Der Österreichische Städtebund hat zur Fachtagung Experten eingeladen, sowohl aus der Sicht der Notwendigkeit der Umsetzung der Richtlinien als auch aus der Sicht der Praxis den Änderungsbedarf darzustellen. Nachfolgend sind die Vorträge der Fachtagung – soweit sie uns zur Verfügung gestellt wurden – wiedergegeben.

Vergeben mit EDV-Unterstützung
Da auch in den Städten Bestrebungen festzustellen sind, das Vergabeverfahren in seiner Komplexität so weit wie möglich einfach und fehlerfrei durchzuführen, wurden auch auf EDV-technischer Seite Maßnahmen getroffen, durch Eingaben in prozesshaften Formularen ein gesetzmäßiges Verfahren in allen Schritten zu ermöglichen. In Linz wurde auf Microsoft-Basis ein EDV-gestütztes Verfahren eingeführt, welches eine wertvolle Hilfe für die mit Vergaben betrauten Bediensteten ist und evident zur Erleichterung beigetragen und zur Einschränkung von Einsprüchen geführt hat.
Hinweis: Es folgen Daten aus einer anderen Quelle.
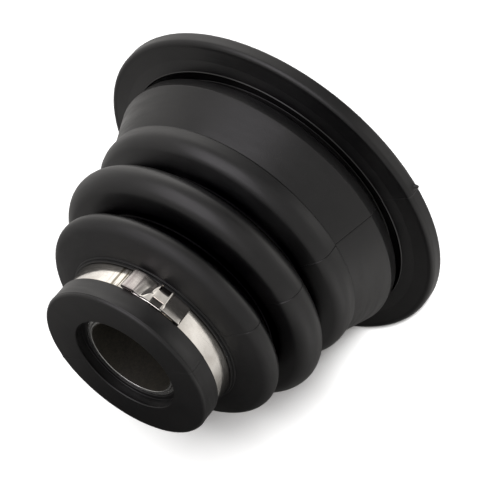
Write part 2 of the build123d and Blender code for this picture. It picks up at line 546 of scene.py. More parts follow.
@dataclass(frozen=True)
class RubberFinish:
    """Moulded black rubber: satin, finely grained, with a little dust and bloom, and painted shade in its
    deep roots.
    """

    name: str = "moulded_black_rubber"
    deep: Colour = (0.0022, 0.0022, 0.0026, 1.0)
    bloom: Colour = (0.0048, 0.0046, 0.0048, 1.0)
    bloom_scale: float = 55.0
    bloom_span: Span = (0.35, 0.68)
    dust: Colour = (0.075, 0.073, 0.068, 1.0)
    dust_scale: float = 420.0
    dust_span: Span = (0.4, 0.65)
    dust_share: float = 0.22
    dust_roughness: float = 0.3
    pit_span: Span = (0.5, 1.0)
    sheen_span: Span = (0.3, 0.7)
    sheen_roughness: Span = (0.3, 0.41)
    matt_roughness: float = 0.16
    matt_zone: Zone = (60.5, 63.0, 67.0, 69.0)  # heights in millimetres
    grain_scale: float = 2600.0
    grain_depth: float = 0.012
    coarse_grain: float = 2.2
    cone_zone: Zone = (13.0, 15.0, 24.0, 26.0)
    gloss: float = 0.5
    root_shade_strength: float = 0.46
    # Painted shade: the rubber loses most of its gloss in the two deep roots, so that they read dark
    deep_roots: tuple[tuple[Zone, Span], ...] = (  # heights and radii
        ((33.0, 35.0, 39.5, 41.5), (38.3, 40.3)),
        ((48.5, 50.5, 55.5, 57.5), (34.9, 36.9)),
    )

    def build(self) -> Material:
        """Make the material.

        Returns:
            The rubber.
        """
        material, desk, shader, where = new_material(self.name)
        grain = Effects.place(desk, Effect.GRAIN, where, Scale=self.grain_scale)
        patches = Effects.place(desk, Effect.PATCHES, where, Scale=self.bloom_scale)
        dust = Effects.place(desk, Effect.PATCHES, where, Scale=self.dust_scale)
        radius, height = desk.radius_and_height(where)
        specks = desk.between(grain.outputs["Pits"], self.pit_span, 0.0, self.dust_share)
        dusty = desk.sum("MULTIPLY", specks, desk.between(dust.outputs["Mask"], self.dust_span))
        colour = desk.tint(desk.between(patches.outputs["Mask"], self.bloom_span), self.deep, self.bloom)
        desk.feed(shader.inputs["Base Color"], desk.tint(dusty, colour, self.dust))
        rough = desk.between(patches.outputs["Streaks"], self.sheen_span, *self.sheen_roughness)
        rough = desk.sum("MULTIPLY_ADD", desk.mask(height, self.matt_zone), self.matt_roughness, rough)
        desk.feed(shader.inputs["Roughness"], desk.sum("MULTIPLY_ADD", dusty, self.dust_roughness, rough))
        gloss: Socket | float = self.gloss
        # Painted shade in the deep roots: less gloss there, so that they read dark
        for heights, radii in self.deep_roots:
            deep = desk.sum("MULTIPLY", desk.mask(height, heights), desk.between(radius, radii, 1.0, 0.0))
            gloss = desk.sum("SUBTRACT", gloss, desk.sum("MULTIPLY", deep, self.root_shade_strength))
        desk.feed(shader.inputs["Specular IOR Level"], gloss)
        depth = desk.sum("MULTIPLY_ADD", desk.mask(height, self.cone_zone), self.coarse_grain, 1.0)
        add_bump(desk, shader, desk.sum("MULTIPLY", grain.outputs["Height"], depth), self.grain_depth)
        return material


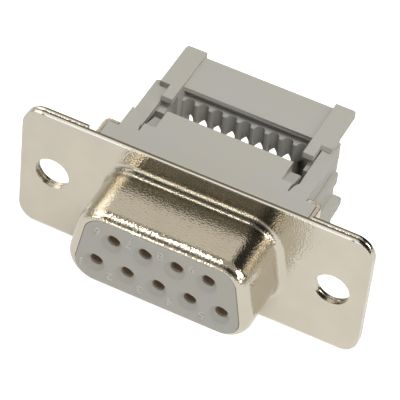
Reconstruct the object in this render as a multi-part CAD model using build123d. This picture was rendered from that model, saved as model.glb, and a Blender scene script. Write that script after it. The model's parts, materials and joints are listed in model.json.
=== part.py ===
from build123d import *
import math
import os

# Female nine-way D connector for flat ribbon cable, cover in its open place.
# X runs along the flange, Z up, and the mating face looks along -Y. The origin is
# the middle of the two mounting holes, on the front face of the flange.

# Flange and hood of the front shell
sheet = 0.4
flange_height = 12.55
flange_corner = 1.8
edge_break = 0.08
hole_spacing = 24.99
hole_diameter = 3.05
hole_margin = 1.38
hood_reach = 5.9
hood_height = 7.9
hood_mid_width = 15.8
hood_corner = 2.6
hood_angle = 10.0
lip_width = 0.55
lip_side_width = 0.88
lip_radius = 1.3
root_radius = 0.7

# Insulator and its contact pattern
nose_gap = 0.05
nose_recess = 0.2
body_height = 10.4
shoulder_width = 18.4
shoulder_depth = 2.6
contact_pitch = 2.77
row_gap = 2.84
entry_diameter = 1.7
entry_bore = 1.1
entry_depth = 0.4
chamber_diameter = 1.7

# Metal bracket at each end of the body
bracket_gap = 0.04
fold_reach = 1.29
fold_radius = 0.55
tab_height = 10.2

# Rear of the body
mid_width = 16.56
mid_back = 5.52
step_knee = 0.65
step_drop = 0.57
core_width = 11.26
core_back = 6.4
ledge_width = 13.14
ledge_front = 4.2
ledge_back = 6.1
ledge_drop_front = 0.2
ledge_drop_back = 0.85

# Guide arms, each parted from the core by a slot with a narrow tip
slot_tip = 0.95
slot_tip_width = 0.12
arm_step = 0.5
arm_inner = 6.9
arm_back = 9.85
arm_corner = 0.25
rail_thickness = 0.6
rail_tip_back = 11.3
web_thickness = 0.48
web_height = 0.7
web_back = 8.8
slit = 0.2

# Side panel with its shelf and stop
panel_thickness = 0.88
panel_back = 8.15
horn_back = 9.1
horn_height = 1.0
shelf_reach = 0.8
shelf_top = 1.37
shelf_thickness = 0.77
shelf_back = 8.2
shelf_chamfer = 0.3
stop_reach = 0.35
stop_length = 0.45
stop_height = 1.8

# Ribbon and fork contacts
ribbon_pitch = 1.27
ways = 9
long_row = 5
blade_width = 0.64
blade_thickness = 0.3
blade_back = 8.2
fork_slot = 0.2
fork_depth = 1.6
fork_mouth = 0.5
fork_bevel = 0.18
socket_diameter = 1.6
socket_bore = 1.04
socket_front = 5.1
socket_floor = 0.9
socket_back = 0.5
jog_front = 0.8
jog_back = 3.6
blade_gap = 0.05

# Cover
travel = 2.6
comb_depth = 0.95
groove_radius = 0.45
comb_top = 3.8
comb_round = 0.15
window_height = 3.6
post_width = 0.54
post_depth = 0.5
pocket_gap = 0.15
slab_setback = 0.6
slab_thickness = 0.95
slab_height = 9.2
plate_thickness = 0.4
plate_length = 4.05
strap_inner = 5.85
strap_outer = 7.7
strap_top = 5.3
strap_lead = 0.65
strap_length = 5.0
strap_corner = 0.3
tongue_outer = 6.8
tongue_length = 1.5
slide_gap = 0.05
cheek_inner = 5.75
cheek_outer = 6.62
cheek_depth = 1.7
leg_inner = 6.25
leg_height = 7.8
leg_gap = 0.4
nose_catch = 0.15
nose_length = 0.5
nose_height = 1.6

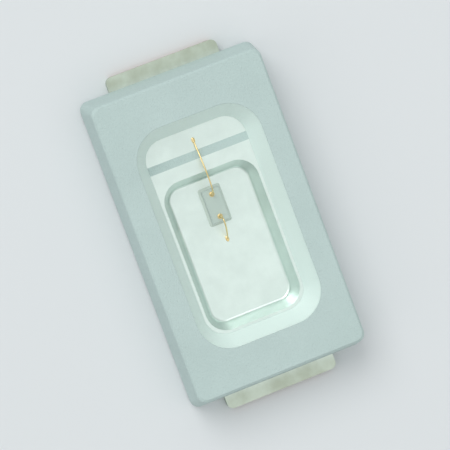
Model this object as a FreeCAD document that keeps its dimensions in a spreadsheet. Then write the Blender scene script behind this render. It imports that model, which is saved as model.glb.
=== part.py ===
import FreeCAD, Part
import math
import os

import Sketcher

# A mid-power surface-mount LED in a moulded package with a lead at each end. Millimetres.
# X runs along the package towards the end with the small bonding pad, Y across it, Z up.
# The origin is on the solder plane under the middle of the package.

doc = FreeCAD.newDocument("smd_led")

# Driving sizes, each with what it measures.
SIZES = {
    "body_length": (5.24, "moulded body at its parting line"),
    "body_width": (3.0, "moulded body at its parting line"),
    "body_height": (0.9, "solder plane to top face"),
    "body_corner": (0.14, "upright corners of the body"),
    "body_edge": (0.03, "bevel of the top face's outer edge"),
    "side_draft": (5.0, "slope of the body's side walls, degrees"),
    "end_draft": (10.0, "slope of the body's end walls, degrees"),
    "body_standoff": (0.02, "solder plane to the plastic underside"),
    "window_length": (3.7, "mouth of the reflector in the top face"),
    "window_width": (2.1, "mouth of the reflector in the top face"),
    "window_corner": (0.55, "mouth corners"),
    "window_slope": (24.0, "reflector wall from upright, degrees"),
    "bond_height": (0.45, "solder plane to the bonding level of the leads"),
    "metal_thickness": (0.15, "lead frame sheet"),
    "foot_width": (1.9, "solder feet"),
    "foot_projection": (0.23, "solder feet past the body"),
    "foot_corner": (0.1, "outer corners of the solder feet"),
    "end_bite": (0.12, "flange of each lead held in the end wall"),
    "side_bite": (0.3, "flange of each lead held in each side wall"),
    "joggle_angle": (45.0, "step of the lead down to its foot, degrees"),
    "bend_radius": (0.05, "inside radius of the lead's bends"),
    "pad_show": (0.36, "small bonding pad, from the reflector wall to its inner edge"),
    "lead_gap": (0.14, "plastic strip between the two leads"),
    "shelf_width": (0.23, "flat metal between that strip and the cup's mouth"),
    "cup_ledge": (0.045, "flat metal between the cup's mouth and the reflector wall"),
    "cup_corner": (0.34, "mouth corners of the cup"),
    "cup_slope": (21.0, "cup wall from upright, degrees"),
    "cup_wall": (0.12, "drawn wall of the cup, measured level"),
    "cup_root": (0.06, "rounding where the cup's wall meets its floor"),
    "cup_heel": (0.08, "outer rounding under the cup's wall"),
    "fill_dip": (0.03, "clear fill below the top face, at its middle"),
    "fill_edge": (0.3, "width of the raised edge of the clear fill"),
    "fill_corner": (0.25, "corners of the flat middle of the clear fill"),
    "chip_length": (0.56, "along the package"),
    "chip_width": (0.3, "across the package"),
    "chip_thickness": (0.12, "sapphire and its light-giving layer"),
    "chip_setback": (0.305, "cup's mouth, on the shelf's side, to the chip's end"),
    "glue_line": (0.01, "adhesive under the chip"),
    "glue_spread": (0.04, "adhesive past the chip's sides, at the floor"),
    "glue_climb": (0.03, "adhesive up the chip's sides"),
    "glue_top": (0.005, "adhesive past the chip's sides, at its top"),
    "wire_diameter": (0.025, "gold bond wire"),
    "ball_diameter": (0.08, "ball bond on the chip"),
    "ball_height": (0.025, "ball bond on the chip"),
    "ball_shoulder": (0.012, "bevel round the ball's top"),
    "ball_inset": (0.09, "ball's middle from the chip's end"),
    "stitch_length": (0.1, "flattened end of the wire"),
    "stitch_width": (0.06, "flattened end of the wire"),
    "stitch_corner": (0.027, "corners of the flattened end"),
    "stitch_height": (0.014, "flattened end of the wire"),
    "stitch_slope": (30.0, "sides of the flattened end from upright, degrees"),
    "neck_height": (0.16, "wire's upright rise over the ball"),
    "neck_bend": (0.09, "wire's bend over the neck"),
    "pad_shoulder": (0.25, "bend where the wire to the pad starts down"),
    "pad_landing": (30.0, "slope of that wire where it lands, degrees"),
    "floor_shoulder": (0.1, "bend where the wire to the cup floor starts down"),
    "floor_landing": (65.0, "slope of that wire where it lands, degrees"),
    "pad_stitch": (0.16, "stitch's middle from the small pad's inner edge"),
    "floor_stitch": (0.3, "stitch's middle from the chip's end, on the cup floor"),
}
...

Diese elektronische Vergabe wurde von der hiefür zuständigen Referentin Mag. Birgit Kliba bei der Tagung vorgestellt. Da bereits in der Österreichischen Gemeindezeitung (ÖGZ Nr. 6/2003, Seite 13 – Vergabeoptimierung) darüber berichtet wurde, wird die Präsentation an dieser Stelle nicht wiedergegeben. Es ist jedoch in diesem Zusammenhang auf den nachfolgenden Aufsatz von Dr. Andrea Riedl hinzuweisen, der den in Salzburg beschrittenen Weg der Einbindung der EDV-unterstützten Vergabe in den elektronischen Akt beschreibt, der jedoch auf einem Produkt von Fabasoft basiert.
Der Österreichische Städtebund hofft, dass die von ihm schon an das Bundeskanzleramt gerichteten und auch bei der Veranstaltung vorgebrachten Änderungswünsche der Städte im neuen Bundesvergabegesetz berücksichtigt werden. Auch darf auf das berechtigte Ansinnen hingewiesen werden, die gesetzlichen Bestimmungen flexibel und anwendbar zu gestalten, um den gravierenden Wettbewerbsnachteil gegenüber der Privatwirtschaft auszugleichen.